Frequently Asked Questions (FAQs)
What is the current overall trend for gold?
Gold’s overall trend is described as bearish, even though prices have rebounded from the recent low and are stabilizing around $4,070 per ounce.
Why is the $4,000 level important for gold?
The $4,000 per ounce level is becoming a key support zone after gold consolidated above it during recent sessions. Traders are watching whether buyers can keep defending this area.
What are today’s main gold support levels?
The cited support levels for gold are $4,040, $3,990 and $3,900 per ounce. These areas may be watched if selling pressure returns.
What are today’s main gold resistance levels?
The cited resistance levels are $4,100, $4,260 and $4,400 per ounce. The first resistance near $4,100 is especially important for the near-term rebound.
What gold trading setups are market participants watching?
Some traders are watching a bullish setup from $3,980 with a target of $4,100 and a stop loss at $3,920. Others are watching a bearish setup from $4,160 with a target of $3,980 and a stop loss at $4,200.
When is the US Non-Farm Payrolls report expected?
The US Non-Farm Payrolls report for June is expected at 12:30 GMT, and it may influence expectations for the Federal Reserve’s interest rate path.
How could Fed expectations affect gold?
If traders expect tighter Federal Reserve policy, gold may face pressure from higher yields or a firmer dollar. If expectations soften, gold may receive support as the opportunity cost of holding the metal falls.

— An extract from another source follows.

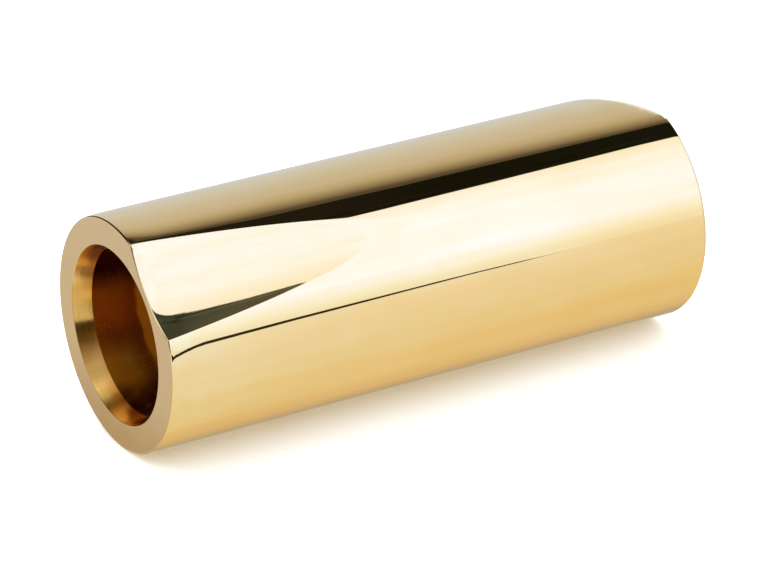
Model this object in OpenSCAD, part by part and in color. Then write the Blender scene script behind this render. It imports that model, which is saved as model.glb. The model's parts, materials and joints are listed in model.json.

What does the MACD signal suggest for gold?
The MACD remains in negative territory, keeping the bearish bias in place. However, the narrowing gap between its lines may point to weakening bearish momentum if gold stays above $4,000.
Should gold traders be cautious now?
Yes. Gold is trading near major technical levels ahead of important US jobs data, so volatility may rise. Strict risk management is essential for both bullish and bearish approaches.